Saíamos cedo e encontrávamos uns músicos nas linhas que estávamos usando. Quando voltávamos já no fim da tarde eles ainda estavam lá, tocando sem parar. E nem todos tinham o mesmo comportamento em relação à platéia. Em Viena, por exemplo, teve um violinista que executava com muita sensibilidade Adágio, de Albinoni, e  quando fomos filmar, ele parou de tocar. Só falava o alemão, mas pela gesticulação e o pouco inglês pudemos entender que ele se desculpava, que dizia não tocar bem e que não estar vestido de forma adequada. Deixamos, claro, de filmar e ele voltou a tocar. Em Munique também, um grupo que tocava à noite, próximo à Marienplatz, também fez um sinal para que não filmasse. Não sei dizer quantas vezes não consegui segurar as lágrimas. Num desses dias fui tomada por Vivaldi, La Stravaganza, uma música bem alegre, e senti meu coração pular. Tive o impulso de parar, eu andava a frente dos meninos, mas me contive. Exultei quando eles pararam para ouvir. Era um grupo grande e me tocou profundamente. Tocou tanto, a ponto de me fazer comprar um CD por 20 euros. Vimos o grupo outras vezes, e eu conversei depois com um dos integrantes que oferecia o CD. Fiquei sabendo que eram todos profissionais, pertenciam a uma associação chamada Madrigal de Paris. 
Leonid Afremov

Durante toda a viagem, por todos os países que passamos, os músicos de rua chamavam minha atenção, fosse por sua postura, pela qualidade do som, pela peculiaridade de seus instrumentos, ou mesmo pelo olhar do musicista. Música foi capítulo à parte.  Reproduzo aqui o pensamento de meu irmão em relação principalmente à Praga. Há sete anos, quando ele esteve lá pela primeira vez, os músicos na Ponte Carlos IV tocavam músicas tchecas, desta vez, ouvimos o de sempre: jazz, possivelmente para ser familiar aos turistas. Em Budapeste tem grupos regionais e apresentações de danças folclóricas em algumas praças, mas não tivemos a sorte de encontrar nenhum dando essa colher de chá.  Mas há casos que dependendo da música, não importa onde ela toca. Foi assim com “As Time Goes By”, tocada por um senhor bem idoso em saxofone.  Viajei na imaginação. Um país que teve suas portas fechadas para o mundo por tanto tempo, como será que ele guardou a lembrança dessa música? É uma música da década de 30, época em que Praga é cedida  à Alemanha Nazista até o final da Segunda Guerra, quando passa para o domínio da União Soviética. Só em 92 com a dissolução dos laços tchecos e eslovacos, ela passa a ser a capital da República Tcheca. Fico então pensando, quando foi que ele aprendeu essa música. Que informações recebia nessa época de fechamento. Enfim, a imaginação é nossa verdadeira liberdade, pois nos permite completar todo vazio que temos seja de informação ou de estado emocional.

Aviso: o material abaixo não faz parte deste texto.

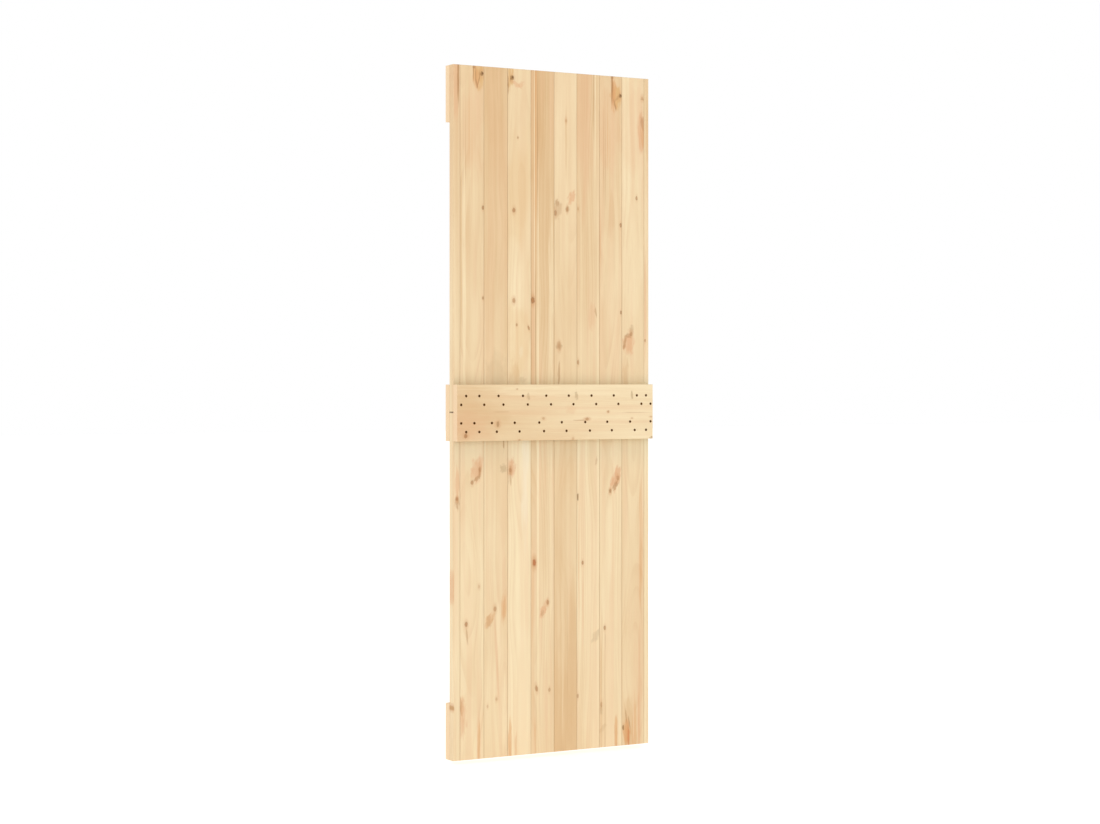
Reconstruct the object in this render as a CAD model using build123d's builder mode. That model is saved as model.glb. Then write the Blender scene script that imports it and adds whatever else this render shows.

            Classical music, Kristc Snezana

Quando fechamos os olhos, tapamos os ouvidos, buscamos a solidão, percebemos que nem sempre conseguimos calar as vozes e os pensamentos fogem, mas às vezes conseguimos agarrar um deles e trazemos para o mundo concreto, tentando compreender seu significado e desvendar um pouco mais do que tem escondido Isso dá conteúdo para a formação do pensamento,  mas a inspiração surge do nada.  Escrever é assim.  Decifrar pensamentos e observações e colocá-los em frases construídas, com um conhecimento básico da língua. Para expressar o que sentimos, nem sempre precisamos ser grandes gramáticos, se assim fosse, os melhores escritores seriam aqueles que cursaram Letras. Acho que o mesmo acontece com a música. Alguns compositores são especiais. Parecem compor com o objetivo de levar as pessoas ao clímax. Assim, a música que tanto mexe  conosco, cumpre sua função de nos tirar do cotidiano e nos transportar para aventuras desconhecidas e, ao mesmo tempo familiar, de descobrimento e encantamento.  Gosto de escrever ouvindo música. É estranho, porque na família, sou a única que não tenho habilidade musical.